Aim of the task:
The listing must be reproduced in full, exactly as it stands.

Data section:
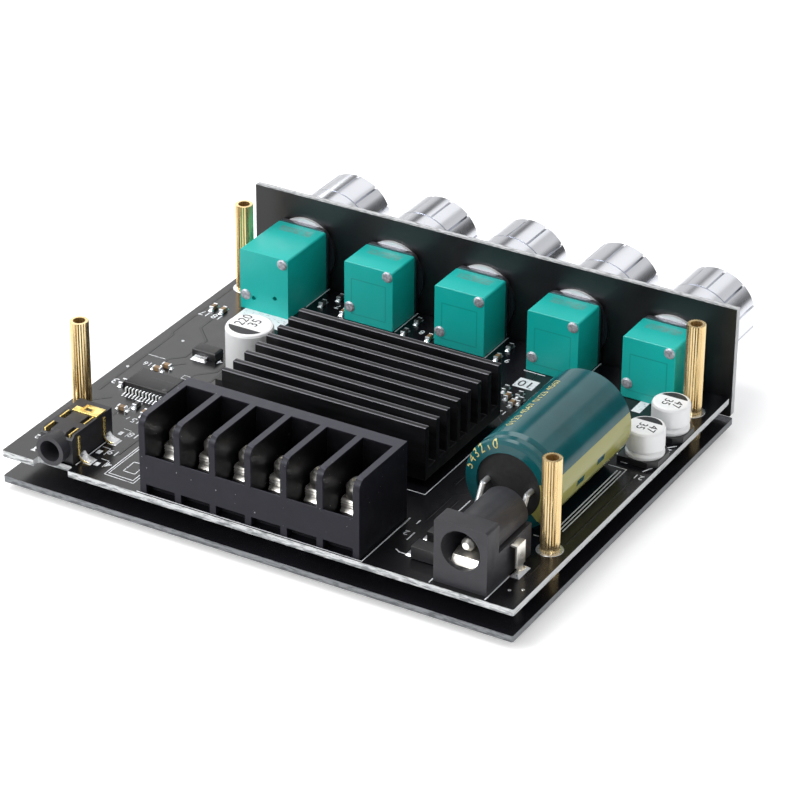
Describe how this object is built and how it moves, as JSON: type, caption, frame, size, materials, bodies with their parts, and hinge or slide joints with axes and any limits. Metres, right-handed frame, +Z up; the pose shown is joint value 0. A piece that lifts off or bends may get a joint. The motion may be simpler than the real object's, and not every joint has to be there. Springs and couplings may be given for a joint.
{
  "type": "audio amplifier board",
  "caption": "Open audio amplifier board with screw terminals, finned heatsink, barrel power socket, lying capacitor and fluted chrome knobs on an upright panel.",
  "frame": {"origin": "middle of the footprint on the table, under the base screws", "axes": "+X to the right seen from the terminals, +Y from the terminals towards the knobs, +Z up"},
  "size_m": [0.0918, 0.091, 0.023],
  "materials": {
    "board_laminate": "satin solder-mask black",
    "brass": "turned brass",
    "steel": "zinc plated",
    "terminal_plastic": "moulded satin",
    "plated_metal": "bright tin plate",
    "socket_plastic": "moulded satin",
    "gold": "gold plated",
    "heatsink_black": "black anodised",
    "chip_plastic": "moulded epoxy",
    "pad_grey": "soft pad",
    "capacitor_sleeve": "shrink sleeve",
    "rubber": "matt",
    "tinned_wire": "tinned",
    "can_aluminium": "satin can",
    "ceramic_tan": "ceramic body, tinned ends",
    "bushing_metal": "dark zinc",
    "washer_metal": "bright plate",
    "pot_teal": "moulded teal",
    "chrome": "chrome plated, fluted"
  },
  "bodies": {
    "root": {"amplifier_chips": "chip_plastic", "base_plate": "board_laminate", "bushing_nuts": "steel", "bushings": "bushing_metal", "capacitor_bases": "chip_plastic", "ceramic_capacitors": "ceramic_tan", "chip_resistors": "chip_plastic", "decoder_chip": "chip_plastic", "diodes": "chip_plastic", "front_panel": "board_laminate", "heatsink": "heatsink_black", "heatsink_screws": "steel", "input_socket_contacts": "gold", "input_socket_housing": "socket_plastic", "main_board": "board_laminate", "main_capacitor": "capacitor_sleeve", "main_capacitor_bung": "rubber", "main_capacitor_leads": "tinned_wire", "potentiometer_1": "pot_teal", "potentiometer_2": "pot_teal", "potentiometer_3": "pot_teal", "potentiometer_4": "pot_teal", "potentiometer_5": "pot_teal", "potentiometer_pins": "tinned_wire", "power_socket_contacts": "plated_metal", "power_socket_housing": "socket_plastic", "power_socket_pin": "plated_metal", "rivets": "steel", "small_capacitors": "can_aluminium", "spacers": "brass", "stack_screws": "steel", "standoffs": "brass", "tall_capacitor": "can_aluminium", "terminal_block": "terminal_plastic", "terminal_contacts": "plated_metal", "thermal_pads": "pad_grey", "voltage_regulator": "chip_plastic", "washers": "washer_metal"},
    "control_1": {"shaft_1": "brass", "knob_1": "chrome"},
    "control_2": {"shaft_2": "brass", "knob_2": "chrome"},
    "control_3": {"shaft_3": "brass", "knob_3": "chrome"},
    "control_4": {"shaft_4": "brass", "knob_4": "chrome"},
    "control_5": {"shaft_5": "brass", "knob_5": "chrome"},
    "clamp_1": {"terminal_clamp_1": "plated_metal"},
    "screw_1": {"terminal_screw_1": "plated_metal"},
    "clamp_2": {"terminal_clamp_2": "plated_metal"},
    "screw_2": {"terminal_screw_2": "plated_metal"},
    "clamp_3": {"terminal_clamp_3": "plated_metal"},
    "screw_3": {"terminal_screw_3": "plated_metal"},
    "clamp_4": {"terminal_clamp_4": "plated_metal"},
    "screw_4": {"terminal_screw_4": "plated_metal"},
    "clamp_5": {"terminal_clamp_5": "plated_metal"},
    "screw_5": {"terminal_screw_5": "plated_metal"},
    "clamp_6": {"terminal_clamp_6": "plated_metal"},
    "screw_6": {"terminal_screw_6": "plated_metal"}
  },
  "joints": [
    {"name": "turn_control_1", "type": "hinge", "parent": "root", "child": "control_1", "pos_m": [-0.03483, 0.0303, 0.0132], "axis": [0, 1, 0], "range_deg": [-150, 150]},
    {"name": "turn_control_2", "type": "hinge", "parent": "root", "child": "control_2", "pos_m": [-0.01742, 0.0303, 0.0132], "axis": [0, 1, 0], "range_deg": [-150, 150]},
    {"name": "turn_control_3", "type": "hinge", "parent": "root", "child": "control_3", "pos_m": [-0.00003, 0.0303, 0.0132], "axis": [0, 1, 0], "range_deg": [-150, 150]},
    {"name": "turn_control_4", "type": "hinge", "parent": "root", "child": "control_4", "pos_m": [0.01738, 0.0303, 0.0132], "axis": [0, 1, 0], "range_deg": [-150, 150]},
    {"name": "turn_control_5", "type": "hinge", "parent": "root", "child": "control_5", "pos_m": [0.03478, 0.0303, 0.0132], "axis": [0, 1, 0], "range_deg": [-150, 150]},
    {"name": "lift_clamp_1", "type": "slide", "parent": "root", "child": "clamp_1", "axis": [0, 0, 1], "range_m": [0, 0.0025]},
    {"name": "turn_screw_1", "type": "hinge", "parent": "clamp_1", "child": "screw_1", "pos_m": [-0.01632, -0.038, 0.0136], "axis": [0, 0, 1], "range_deg": [0, 1800]},
    {"name": "lift_clamp_2", "type": "slide", "parent": "root", "child": "clamp_2", "axis": [0, 0, 1], "range_m": [0, 0.0025]},
    {"name": "turn_screw_2", "type": "hinge", "parent": "clamp_2", "child": "screw_2", "pos_m": [-0.00997, -0.038, 0.0136], "axis": [0, 0, 1], "range_deg": [0, 1800]},
    {"name": "lift_clamp_3", "type": "slide", "parent": "root", "child": "clamp_3", "axis": [0, 0, 1], "range_m": [0, 0.0025]},
    {"name": "turn_screw_3", "type": "hinge", "parent": "clamp_3", "child": "screw_3", "pos_m": [-0.00363, -0.038, 0.0136], "axis": [0, 0, 1], "range_deg": [0, 1800]},
    {"name": "lift_clamp_4", "type": "slide", "parent": "root", "child": "clamp_4", "axis": [0, 0, 1], "range_m": [0, 0.0025]},
    {"name": "turn_screw_4", "type": "hinge", "parent": "clamp_4", "child": "screw_4", "pos_m": [0.00272, -0.038, 0.0136], "axis": [0, 0, 1], "range_deg": [0, 1800]},
    {"name": "lift_clamp_5", "type": "slide", "parent": "root", "child": "clamp_5", "axis": [0, 0, 1], "range_m": [0, 0.0025]},
    {"name": "turn_screw_5", "type": "hinge", "parent": "clamp_5", "child": "screw_5", "pos_m": [0.00907, -0.038, 0.0136], "axis": [0, 0, 1], "range_deg": [0, 1800]},
    {"name": "lift_clamp_6", "type": "slide", "parent": "root", "child": "clamp_6", "axis": [0, 0, 1], "range_m": [0, 0.0025]},
    {"name": "turn_screw_6", "type": "hinge", "parent": "clamp_6", "child": "screw_6", "pos_m": [0.01542, -0.038, 0.0136], "axis": [0, 0, 1], "range_deg": [0, 1800]}
  ],
  "couplings": [
    {"joint": "turn_screw_1", "follows": "lift_clamp_1", "rad_per_m": 12566},
    {"joint": "turn_screw_2", "follows": "lift_clamp_2", "rad_per_m": 12566},
    {"joint": "turn_screw_3", "follows": "lift_clamp_3", "rad_per_m": 12566},
    {"joint": "turn_screw_4", "follows": "lift_clamp_4", "rad_per_m": 12566},
    {"joint": "turn_screw_5", "follows": "lift_clamp_5", "rad_per_m": 12566},
    {"joint": "turn_screw_6", "follows": "lift_clamp_6", "rad_per_m": 12566}
  ]
}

Exercise output:
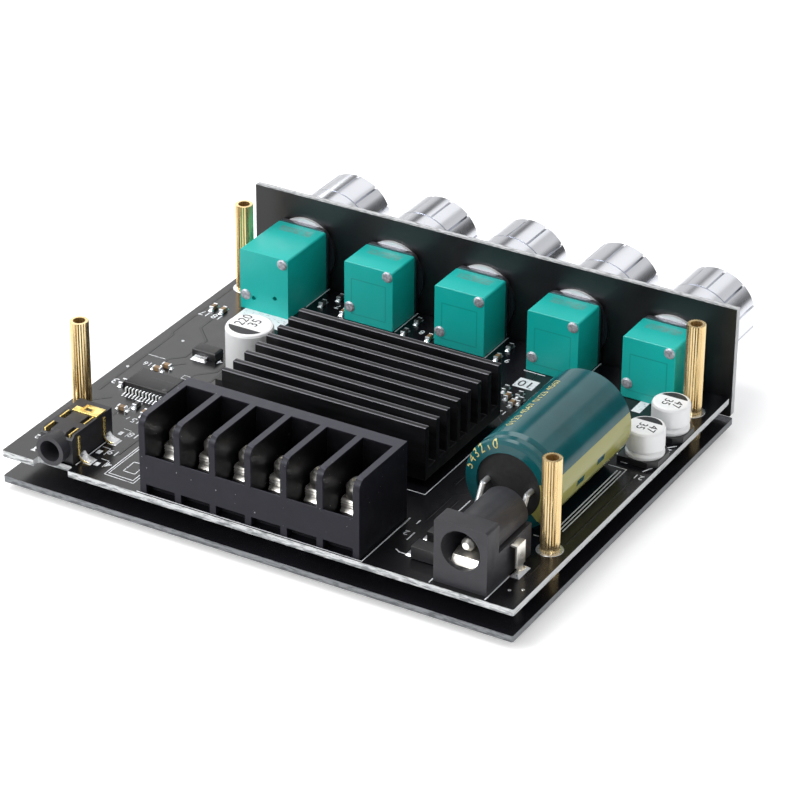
Describe how this object is built and how it moves, as JSON: type, caption, frame, size, materials, bodies with their parts, and hinge or slide joints with axes and any limits. Metres, right-handed frame, +Z up; the pose shown is joint value 0. A piece that lifts off or bends may get a joint. The motion may be simpler than the real object's, and not every joint has to be there. Springs and couplings may be given for a joint.
{
  "type": "audio amplifier board",
  "caption": "Open audio amplifier board with screw terminals, finned heatsink, barrel power socket, lying capacitor and fluted chrome knobs on an upright panel.",
  "frame": {"origin": "middle of the footprint on the table, under the base screws", "axes": "+X to the right seen from the terminals, +Y from the terminals towards the knobs, +Z up"},
  "size_m": [0.0918, 0.091, 0.023],
  "materials": {
    "board_laminate": "satin solder-mask black",
    "brass": "turned brass",
    "steel": "zinc plated",
    "terminal_plastic": "moulded satin",
    "plated_metal": "bright tin plate",
    "socket_plastic": "moulded satin",
    "gold": "gold plated",
    "heatsink_black": "black anodised",
    "chip_plastic": "moulded epoxy",
    "pad_grey": "soft pad",
    "capacitor_sleeve": "shrink sleeve",
    "rubber": "matt",
    "tinned_wire": "tinned",
    "can_aluminium": "satin can",
    "ceramic_tan": "ceramic body, tinned ends",
    "bushing_metal": "dark zinc",
    "washer_metal": "bright plate",
    "pot_teal": "moulded teal",
    "chrome": "chrome plated, fluted"
  },
  "bodies": {
    "root": {"amplifier_chips": "chip_plastic", "base_plate": "board_laminate", "bushing_nuts": "steel", "bushings": "bushing_metal", "capacitor_bases": "chip_plastic", "ceramic_capacitors": "ceramic_tan", "chip_resistors": "chip_plastic", "decoder_chip": "chip_plastic", "diodes": "chip_plastic", "front_panel": "board_laminate", "heatsink": "heatsink_black", "heatsink_screws": "steel", "input_socket_contacts": "gold", "input_socket_housing": "socket_plastic", "main_board": "board_laminate", "main_capacitor": "capacitor_sleeve", "main_capacitor_bung": "rubber", "main_capacitor_leads": "tinned_wire", "potentiometer_1": "pot_teal", "potentiometer_2": "pot_teal", "potentiometer_3": "pot_teal", "potentiometer_4": "pot_teal", "potentiometer_5": "pot_teal", "potentiometer_pins": "tinned_wire", "power_socket_contacts": "plated_metal", "power_socket_housing": "socket_plastic", "power_socket_pin": "plated_metal", "rivets": "steel", "small_capacitors": "can_aluminium", "spacers": "brass", "stack_screws": "steel", "standoffs": "brass", "tall_capacitor": "can_aluminium", "terminal_block": "terminal_plastic", "terminal_contacts": "plated_metal", "thermal_pads": "pad_grey", "voltage_regulator": "chip_plastic", "washers": "washer_metal"},
    "control_1": {"shaft_1": "brass", "knob_1": "chrome"},
    "control_2": {"shaft_2": "brass", "knob_2": "chrome"},
    "control_3": {"shaft_3": "brass", "knob_3": "chrome"},
    "control_4": {"shaft_4": "brass", "knob_4": "chrome"},
    "control_5": {"shaft_5": "brass", "knob_5": "chrome"},
    "clamp_1": {"terminal_clamp_1": "plated_metal"},
    "screw_1": {"terminal_screw_1": "plated_metal"},
    "clamp_2": {"terminal_clamp_2": "plated_metal"},
    "screw_2": {"terminal_screw_2": "plated_metal"},
    "clamp_3": {"terminal_clamp_3": "plated_metal"},
    "screw_3": {"terminal_screw_3": "plated_metal"},
    "clamp_4": {"terminal_clamp_4": "plated_metal"},
    "screw_4": {"terminal_screw_4": "plated_metal"},
    "clamp_5": {"terminal_clamp_5": "plated_metal"},
    "screw_5": {"terminal_screw_5": "plated_metal"},
    "clamp_6": {"terminal_clamp_6": "plated_metal"},
    "screw_6": {"terminal_screw_6": "plated_metal"}
  },
  "joints": [
    {"name": "turn_control_1", "type": "hinge", "parent": "root", "child": "control_1", "pos_m": [-0.03483, 0.0303, 0.0132], "axis": [0, 1, 0], "range_deg": [-150, 150]},
    {"name": "turn_control_2", "type": "hinge", "parent": "root", "child": "control_2", "pos_m": [-0.01742, 0.0303, 0.0132], "axis": [0, 1, 0], "range_deg": [-150, 150]},
    {"name": "turn_control_3", "type": "hinge", "parent": "root", "child": "control_3", "pos_m": [-0.00003, 0.0303, 0.0132], "axis": [0, 1, 0], "range_deg": [-150, 150]},
    {"name": "turn_control_4", "type": "hinge", "parent": "root", "child": "control_4", "pos_m": [0.01738, 0.0303, 0.0132], "axis": [0, 1, 0], "range_deg": [-150, 150]},
    {"name": "turn_control_5", "type": "hinge", "parent": "root", "child": "control_5", "pos_m": [0.03478, 0.0303, 0.0132], "axis": [0, 1, 0], "range_deg": [-150, 150]},
    {"name": "lift_clamp_1", "type": "slide", "parent": "root", "child": "clamp_1", "axis": [0, 0, 1], "range_m": [0, 0.0025]},
    {"name": "turn_screw_1", "type": "hinge", "parent": "clamp_1", "child": "screw_1", "pos_m": [-0.01632, -0.038, 0.0136], "axis": [0, 0, 1], "range_deg": [0, 1800]},
    {"name": "lift_clamp_2", "type": "slide", "parent": "root", "child": "clamp_2", "axis": [0, 0, 1], "range_m": [0, 0.0025]},
    {"name": "turn_screw_2", "type": "hinge", "parent": "clamp_2", "child": "screw_2", "pos_m": [-0.00997, -0.038, 0.0136], "axis": [0, 0, 1], "range_deg": [0, 1800]},
    {"name": "lift_clamp_3", "type": "slide", "parent": "root", "child": "clamp_3", "axis": [0, 0, 1], "range_m": [0, 0.0025]},
    {"name": "turn_screw_3", "type": "hinge", "parent": "clamp_3", "child": "screw_3", "pos_m": [-0.00363, -0.038, 0.0136], "axis": [0, 0, 1], "range_deg": [0, 1800]},
    {"name": "lift_clamp_4", "type": "slide", "parent": "root", "child": "clamp_4", "axis": [0, 0, 1], "range_m": [0, 0.0025]},
    {"name": "turn_screw_4", "type": "hinge", "parent": "clamp_4", "child": "screw_4", "pos_m": [0.00272, -0.038, 0.0136], "axis": [0, 0, 1], "range_deg": [0, 1800]},
    {"name": "lift_clamp_5", "type": "slide", "parent": "root", "child": "clamp_5", "axis": [0, 0, 1], "range_m": [0, 0.0025]},
    {"name": "turn_screw_5", "type": "hinge", "parent": "clamp_5", "child": "screw_5", "pos_m": [0.00907, -0.038, 0.0136], "axis": [0, 0, 1], "range_deg": [0, 1800]},
    {"name": "lift_clamp_6", "type": "slide", "parent": "root", "child": "clamp_6", "axis": [0, 0, 1], "range_m": [0, 0.0025]},
    {"name": "turn_screw_6", "type": "hinge", "parent": "clamp_6", "child": "screw_6", "pos_m": [0.01542, -0.038, 0.0136], "axis": [0, 0, 1], "range_deg": [0, 1800]}
  ],
  "couplings": [
    {"joint": "turn_screw_1", "follows": "lift_clamp_1", "rad_per_m": 12566},
    {"joint": "turn_screw_2", "follows": "lift_clamp_2", "rad_per_m": 12566},
    {"joint": "turn_screw_3", "follows": "lift_clamp_3", "rad_per_m": 12566},
    {"joint": "turn_screw_4", "follows": "lift_clamp_4", "rad_per_m": 12566},
    {"joint": "turn_screw_5", "follows": "lift_clamp_5", "rad_per_m": 12566},
    {"joint": "turn_screw_6", "follows": "lift_clamp_6", "rad_per_m": 12566}
  ]
}